Novel karya Pramoedya Ananta Toer menghantam tradisi Jawa yang feodalis
Sebut saja nama Pramoedya Ananta Toer, maka kontroversi akan lahir dengan sendirinya. Pram, demikian ia akrab disapa, memang pribadi yang bersegi-segi. Sejumlah kecaman dan segudang pujian, sejumlah kekesalan dan sejumlah keharuan, kehalusan dan kekeraskepalaan. Banyak suara berbeda, pendapat beragam, dialamatkan kepadanya. Namun satu hal adalah tidak mungkin menghadirkan sejarah sastra Indonesia tanpa menyertakan namanya.

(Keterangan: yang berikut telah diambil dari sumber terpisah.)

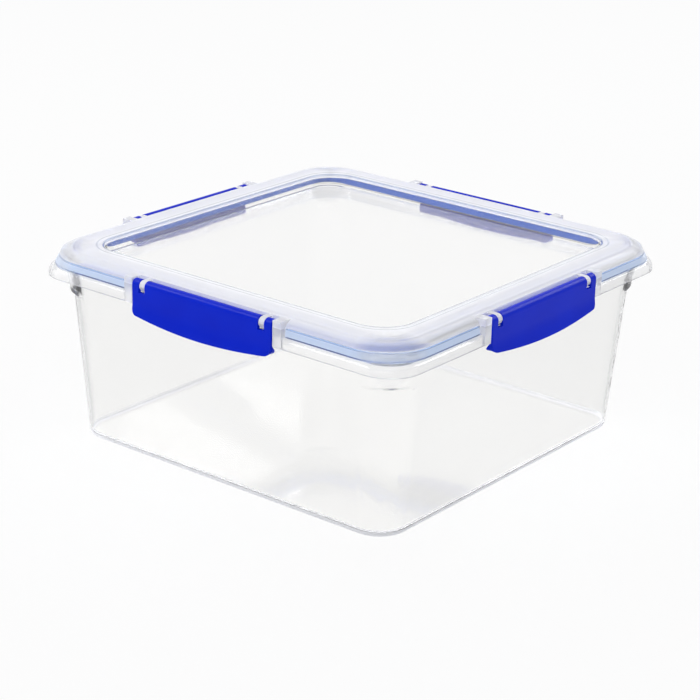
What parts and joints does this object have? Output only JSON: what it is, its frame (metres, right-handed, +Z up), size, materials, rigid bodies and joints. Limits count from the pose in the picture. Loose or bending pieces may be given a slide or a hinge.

Kemunculannya dalam khasanah sastra Indonesia ditandai oleh cerpen-cerpen dan novel-novelnya. Ketika ia kemudian menerbitkan novel "Keluarga Gerilya", tidak bisa tidak namanya tercantum dalam daftar sastrawan Indonesia terkemuka pada era revolusi kemerdekaan. Dalam rrevolusi kemerdekaan itu pula Pramoedya terlibat aktif bukan hanya sebagai pengarang, melainkan pula sebagai serdadu. Ia kemudian dijebloskan Belanda ke dalam tahanan. Novel Keluarga Gerilya lahir dari pengalamannya menjalani tahanan Belanda. Kelak di kemudian hari ia akan bertemu kembali dengan penjara. Namun, bukan penjara penjajah Belanda melainkan penjara negara Republik Indonesia. Di penjara ini pula kelak lahir novel-novelnya yang menggegerkan, yakni Bumi Manusia.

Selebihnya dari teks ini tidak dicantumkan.